Indeed that is another angle from which to think of the whole situation. Think in terms of the year’s end. Suppose you got everything you sought, exactly as you sought it. But suppose the total value assessed at year’s end was less than the total you allotted from your budget—final prices for the year changed from planned prices so that the total cost of all that you consumed was less in final fact than it was in your initial planning. Then you would be entitled to a refund, or else you would have unfairly lost out. Or suppose the total value of what you consumed in final prices turned out higher than originally indicated in planned prices. Then you would owe some, or would have received more than you deserved. But parecon has no trouble correcting in regard to either result. It can properly allot credit or debit to your account.
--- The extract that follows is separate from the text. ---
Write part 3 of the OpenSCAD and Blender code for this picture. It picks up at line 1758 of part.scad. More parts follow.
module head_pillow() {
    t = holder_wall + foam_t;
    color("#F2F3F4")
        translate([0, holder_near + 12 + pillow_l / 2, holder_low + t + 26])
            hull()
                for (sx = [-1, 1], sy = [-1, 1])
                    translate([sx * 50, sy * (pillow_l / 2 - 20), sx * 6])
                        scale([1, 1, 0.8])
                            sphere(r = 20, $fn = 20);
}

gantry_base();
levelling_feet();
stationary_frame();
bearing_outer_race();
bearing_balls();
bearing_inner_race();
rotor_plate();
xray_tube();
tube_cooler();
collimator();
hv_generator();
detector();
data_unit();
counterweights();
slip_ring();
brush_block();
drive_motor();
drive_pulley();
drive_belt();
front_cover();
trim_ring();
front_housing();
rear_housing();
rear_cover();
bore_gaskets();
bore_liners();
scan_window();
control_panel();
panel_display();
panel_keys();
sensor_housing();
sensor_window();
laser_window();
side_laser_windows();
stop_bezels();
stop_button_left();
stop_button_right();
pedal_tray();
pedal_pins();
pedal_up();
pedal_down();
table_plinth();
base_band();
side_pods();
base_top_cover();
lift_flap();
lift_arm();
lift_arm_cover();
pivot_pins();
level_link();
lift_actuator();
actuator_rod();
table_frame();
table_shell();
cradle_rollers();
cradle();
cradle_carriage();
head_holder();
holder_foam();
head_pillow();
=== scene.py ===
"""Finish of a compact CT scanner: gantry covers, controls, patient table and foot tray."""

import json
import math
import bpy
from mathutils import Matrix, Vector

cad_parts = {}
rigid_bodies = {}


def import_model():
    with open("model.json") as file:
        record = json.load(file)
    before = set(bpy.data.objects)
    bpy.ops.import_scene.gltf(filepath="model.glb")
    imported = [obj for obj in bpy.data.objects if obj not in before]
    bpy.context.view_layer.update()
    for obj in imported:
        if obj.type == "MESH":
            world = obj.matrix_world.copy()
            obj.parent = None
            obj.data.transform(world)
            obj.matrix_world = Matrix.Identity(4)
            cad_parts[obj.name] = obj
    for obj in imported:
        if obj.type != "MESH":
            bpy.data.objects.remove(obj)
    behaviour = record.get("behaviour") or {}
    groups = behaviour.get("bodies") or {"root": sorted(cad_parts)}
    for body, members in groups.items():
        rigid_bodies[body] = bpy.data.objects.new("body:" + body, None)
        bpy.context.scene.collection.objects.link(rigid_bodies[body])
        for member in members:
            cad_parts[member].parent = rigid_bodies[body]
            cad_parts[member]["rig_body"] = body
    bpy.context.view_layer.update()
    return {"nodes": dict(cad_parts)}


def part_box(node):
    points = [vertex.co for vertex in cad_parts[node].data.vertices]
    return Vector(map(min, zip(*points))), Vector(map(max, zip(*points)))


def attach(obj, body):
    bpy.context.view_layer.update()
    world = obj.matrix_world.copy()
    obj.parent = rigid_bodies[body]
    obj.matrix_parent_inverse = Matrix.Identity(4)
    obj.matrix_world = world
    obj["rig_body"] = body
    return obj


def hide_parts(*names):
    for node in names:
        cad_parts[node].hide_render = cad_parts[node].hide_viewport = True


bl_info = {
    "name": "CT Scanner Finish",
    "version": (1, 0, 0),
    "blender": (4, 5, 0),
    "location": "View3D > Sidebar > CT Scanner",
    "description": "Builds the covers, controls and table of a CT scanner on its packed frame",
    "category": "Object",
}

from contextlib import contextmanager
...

The only difficulty in the above trivially simple approach is that you would not have had a chance to reassess your choices based on the accurate prices. But a parecon can meet this problem too. It need only provide monthly updated price estimates based on the year’s unfolding patterns, so that you can, in fact, continually reassess your remaining choices against slightly altering price projections. With slack and the averaging of different consumers’ choices, the amount of replanning would likely be very modest.
The main point of all this, however, is that speed of response is not all that much of a virtue in the first place, nor do markets possess as much speed as people think, nor do they speedily arrive places where people should knowingly wish to go in any event—and certainly that speed of response should never be “bought” by incurring costs that are way more damning than the modest gains achieved.